SCTRUCTURE OF THE PHLOEM?

· Each sieve tube element links to the next via a sieve plate which is perforated with pores.

· The sieve tube has little cytoplasm, no nucleus, no vacuole and few organelles other than a small number of mitochondria.

· The sieve tubes are alive because of cytoplasmic connections (plasmodesmata) with the companion cell.

· Each companion cell has a nucleus, many mitochondria and other organelles.

MASS FLOW THEORY?

1. Active transport is used to pump the sucrose (and other solutes) from mesophyll cells of the leaf into companion cells and then into the sieve tube elements of the phloem.
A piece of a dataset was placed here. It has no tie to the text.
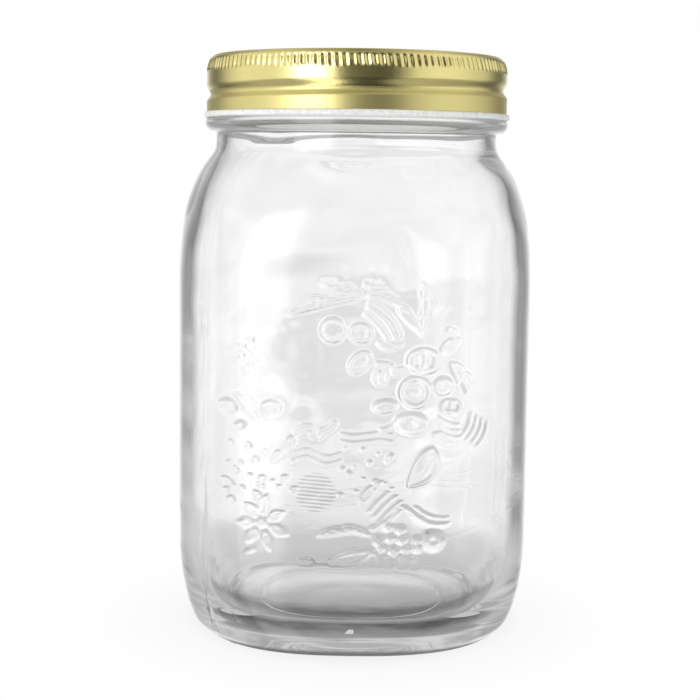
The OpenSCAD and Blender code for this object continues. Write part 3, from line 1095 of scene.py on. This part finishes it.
def build_light():
    """Studio that turns with the camera: a white screen beyond the jar, lamps behind the lens.

    Light through the glass is held between a least and a greatest level. Every edge is given
    in degrees, with its width.
    """
    world = bpy.data.worlds.new("studio")
    bpy.context.scene.world = world
    s = Nodes(world)
    azimuth, rise = studio_direction(s)
    fall = s.times(rise, -1.0)
    path = s.add("ShaderNodeLightPath")
    through = path.outputs["Is Transmission Ray"]

    def step(value, edge, width):
        """0 before an edge and 1 past it, or the reverse where the width is negative."""
        return s.mapped(value, edge - width / 2, edge + width / 2, 0.0, 1.0)

    def blend(a, b, t):
        keep = s.times(a, s.math("SUBTRACT", 1.0, t))
        return s.math("ADD", keep, s.times(b, t))

    # lamps and screen round the jar
    turn = s.math("DIVIDE", s.math("ADD", azimuth, 180.0), 360.0)
    stops = [((place + 180) / 360, level / RAMP_TOP) for place, level in LAMPS]
    round_light = s.times(s.grey_ramp(turn, stops), RAMP_TOP)
    screen = step(s.math("ABSOLUTE", azimuth), 157, 10)
    beside_screen = s.math("SUBTRACT", 1.0, screen)
    low_dimming, screen_top_dimming = 0.5, 0.45
    low = s.times(step(fall, 21, 18), beside_screen)
    side = s.times(round_light, blend(1.0, low_dimming, low))
    screen_top = s.times(screen, step(rise, 13, 12))
    side = s.times(side, blend(1.0, screen_top_dimming, screen_top))

    # ceiling, darker straight up and through the glass
    ceiling, lamp_share, zenith_dimming, glass_dimming = 0.35, 0.5, 0.5, 0.45
    overhead = s.times(s.math("MINIMUM", round_light, 1.0), lamp_share)
    overhead = s.math("ADD", ceiling, overhead)
    overhead = s.times(overhead, blend(1.0, zenith_dimming, step(rise, 66, 24)))
    overhead = s.times(overhead, blend(1.0, glass_dimming, through))
    total = blend(side, overhead, step(rise, 31, 18))

    # uneven tone, with a smudge low down beyond the jar
    darkest, spread, smudge_level = 0.79, 0.36, 0.87
    cloud = s.noise(s.stretched((10, 22, 10), "Camera"), 4)
    mottle = s.math("ADD", darkest, s.times(cloud, spread))
    inward = step(s.math("SUBTRACT", 180.0, s.math("ABSOLUTE", azimuth)), 8, -9)
    level = s.times(step(rise, -9.8, 2), step(rise, -4.6, -2))
    smudge = s.times(inward, level)
    total = s.times(total, s.times(mottle, blend(1.0, smudge_level, smudge)))

    # least and greatest levels
    least_low, least_middle, least_high = 0.74, 0.34, 0.12
    above_edge = s.math("ADD", rise, blend(8.5, 13.5, step(azimuth, 0, 40)))
    least = blend(least_low, least_middle, step(above_edge, 0, 11))
    least = blend(least, least_high, step(rise, 6, 14))
    total = s.math("MAXIMUM", total, s.times(through, least))
    most_below, most_mirrored = 0.8, 2.4
    below = s.times(through, step(fall, 18, 6))
    total = blend(total, s.math("MINIMUM", total, most_below), below)
    total = blend(total, s.math("MINIMUM", total, most_mirrored), path.outputs["Is Singular Ray"])
    bounced_level, bounced_share = 0.62, 0.75
    bounced = s.math("GREATER_THAN", path.outputs["Glossy Depth"], 1.5)
    bounced = s.times(through, bounced)
    total = blend(total, bounced_level, s.times(bounced, bounced_share))

    # plain white page
    total = blend(total, 1.0, path.outputs["Is Camera Ray"])
    sky = s.add("ShaderNodeBackground", Strength=total, Color=grey(1))
    s.finish(sky.outputs[0], "World")


# Tones by distance from the axis, as a share of FLOOR_REACH: of light that passes the floor, a
# painted shadow where the jar stands, and of the floor, a faint painted contact shadow.
FLOOR_REACH = 400
PASSING_SHADOW_TONES = [(0.0, 0.7), (0.1, 0.72), (0.17, 0.8), (0.33, 0.92), (1.0, 1)]
GROUND_SHADOW_TONES = [(0.09, 0.8), (0.13, 0.95), (0.2, 1)]

# Tones of the painted shade bands that show through the base in place of its reflections, across
# the span below from the camera's side on.
BASE_SHADE_SPAN = 100
BASE_SHADE_TONES = [
    (0.0, 0.6),
    (0.05, 0.3),
    (0.095, 0.13),
    (0.15, 0.4),
    (0.22, 0.58),
    (0.27, 0.38),
    (0.345, 0.17),
    (0.44, 0.72),
    (0.6, 0.9),
    (0.85, 1),
]


def build_floor():
    """Pale floor. Light passes it, dimmed by a painted shadow where the jar stands, so the studio
    fills the glass.

    Under the jar the painted shade runs in dark and pale bands across the view, standing in for
    the reflections in a thick glass base.
    """
    s = Nodes(bpy.data.materials.new("pale_floor"))
    path = s.add("ShaderNodeLightPath")
    coordinates = s.add("ShaderNodeTexCoord").outputs["Object"]
    geometry = s.add("ShaderNodeNewGeometry")
    incoming = geometry.outputs["Incoming"]
    reach = s.reach(s.parts(coordinates))
    far = s.times(reach, 1 / (FLOOR_REACH * MM))

    def seen(vector):
        """Parts of a vector along the camera's axes: X to the right, Z away from it."""
        settings = {"vector_type": "VECTOR", "convert_from": "WORLD", "convert_to": "CAMERA"}
        return s.parts(s.add("ShaderNodeVectorTransform", settings, Vector=vector).outputs[0])

    # painted shade in bands across the view, bent and wavy
    bend_rate, wave_height = 7.0, 0.011
    place = seen(coordinates)
    aside, behind = place.outputs["X"], place.outputs["Z"]
    wave = s.noise(s.stretched((110, 190, 90)), 3.0)
    bend = s.times(s.times(aside, aside), bend_rate)
    depth = s.math("ADD", s.math("SUBTRACT", behind, bend), s.times(wave, wave_height))
    # painted shade in bands, standing in for the base's reflections
    painted_base_bands = s.grey_ramp(s.math("ADD", s.times(depth, 1 / (BASE_SHADE_SPAN * MM)), 0.5), BASE_SHADE_TONES)

    # where they show: under the jar's nearer half, and under its far half on shallow rays
    band_reach, near_half, far_half = 52, -6, 12
    shallow_slope, steep_slope, faint = 0.38, 0.6, 0.25
    beneath = s.math("LESS_THAN", reach, band_reach * MM)
    slope = s.parts(incoming).outputs["Z"]
    shallow = s.mapped(slope, shallow_slope, steep_slope, 1.0, faint)
    forward = s.mapped(behind, near_half * MM, far_half * MM, 1.0, 0.0)
    beneath = s.times(beneath, s.math("MAXIMUM", forward, shallow))
    straight = s.math("LESS_THAN", path.outputs["Glossy Depth"], 1.5)
    # painted shadow: light that passes the floor is dimmed near the jar
    under = s.grey_ramp(far, PASSING_SHADOW_TONES)
    dimmed = s.either(s.times(beneath, straight), under, painted_base_bands, "MULTIPLY")
    onward = s.math("LESS_THAN", seen(incoming).outputs["Z"], 0.0)
    shade = s.times(onward, path.outputs["Is Transmission Ray"])
    passing = s.add("ShaderNodeBsdfTransparent", Color=s.either(shade, grey(1), dimmed))

    # the floor itself, seen straight on and from above only; it glows, with a faint painted
    # contact shadow near the jar
    # the glow's grey near the jar is a painted contact shadow
    glow = s.add("ShaderNodeEmission", Color=s.grey_ramp(far, GROUND_SHADOW_TONES))
    hidden = s.add("ShaderNodeBsdfTransparent")
    front = s.mixed(geometry.outputs["Backfacing"], glow.outputs[0], hidden.outputs[0])
    direct = s.math("MAXIMUM", path.outputs["Is Camera Ray"], path.outputs["Is Diffuse Ray"])
    material = s.finish(s.mixed(direct, passing.outputs[0], front))

    far_edge = 30000
    sides = [(-1, -1), (1, -1), (1, 1), (-1, 1)]
    corners = [[x * far_edge, y * far_edge, 0] for x, y in sides]
    floor = mesh_object("floor", corners, [(0, 1, 2, 3)], [material])


def build_camera():
    """Camera in front of the decorated side, looking a little down."""
    distance, eye, aside = 460, 136.7, -1.15
    pitch, roll = 6.95, 0.69
    lens, sensor = 79.8, 36
    data = bpy.data.cameras.new("camera")
    data.lens, data.sensor_width = lens, sensor
    data.clip_start, data.clip_end = 0.01, 20
    camera = bpy.data.objects.new("camera", data)
    bpy.context.collection.objects.link(camera)
    look = Euler((math.radians(90 - pitch), 0, 0)).to_matrix().to_4x4()
    tilt = Matrix.Rotation(math.radians(roll), 4, "Z")
    place = Matrix.Translation((aside * MM, -distance * MM, eye * MM))
    camera.matrix_world = place @ look @ tilt
    bpy.context.scene.camera = camera


build_jar()
build_band()
build_disc()
build_seal()
build_floor()
build_light()
build_camera()
scene = bpy.context.scene
scene.view_settings.view_transform = "Standard"
scene.cycles.max_bounces = 32
scene.cycles.glossy_bounces = 24
scene.cycles.transmission_bounces = 32
scene.cycles.transparent_max_bounces = 24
This is known as active loading.

2. This increases the concentration of sucrose (and other solutes) in the sieve tubes in this region.

3. The increased concentration of sucrose (and other solutes) in the sieve tubes lowers the water potential of the sieve tubes, so water enters by osmosis from the xylem and the companion cells.

4. This increases the volume within the sieve tubes around the source, which increases the hydrostatic pressure.

5. At sinks, sucrose is either used up in respiration or converted to starch for storage, so the sucrose concentration of sinks is low.

6. Sucrose is actively transported from sieve tube elements through companion cells into sink cells.

7. This increases the water potential of the sieve tube cells and so water leaves the sieve tubes by osmosis entering sink cells (and xylem).

8. This decreases the volume within the sieve tubes near the sink, which decreases the hydrostatic pressure.

9. As a result of water entering the sieve tube elements at the source and leaving at the sink, there is a hydrostatic pressure gradient between the source and the sink.

10. Therefore, there is a mass flow of sucrose solution down this pressure gradient in the sieve tubes.

11. Sucrose is unloaded from the phloem by active transport from sieve tube elements into sink cells via companion cells.

EVIDENCE FOR MASS FLOW:

· There is high hydrostatic pressure in the phloem as

shown by the release of sap when they are cut.

· The concentration of sucrose is higher in the leaves

(source) than in the roots (sink).

· Downward flow in the phloem occurs in daylight, but

ceases when leaves are shaded, or at night.

· Increases in sucrose levels in the leaf are followed by

increases in the phloem a little later.

· Metabolic inhibitors and/or a lack of oxygen inhibit

translocation of sucrose in the phloem.

· Companion cells have many mitochondria.

EVIDENCE AGAINST MASS FLOW:

· The theory leaves the function of sieve plates unclear as they would hinder mass flow of sucrose – they may have a function in preventing bursting of sieve tubes under pressure. · Not all solutes move at the same speed – they should if moved by mass flow. · Sucrose is delivered at more or less the same rate to all sinks, rather than going faster to those with the lowest sucrose concentration as the mass flow theory would suggest.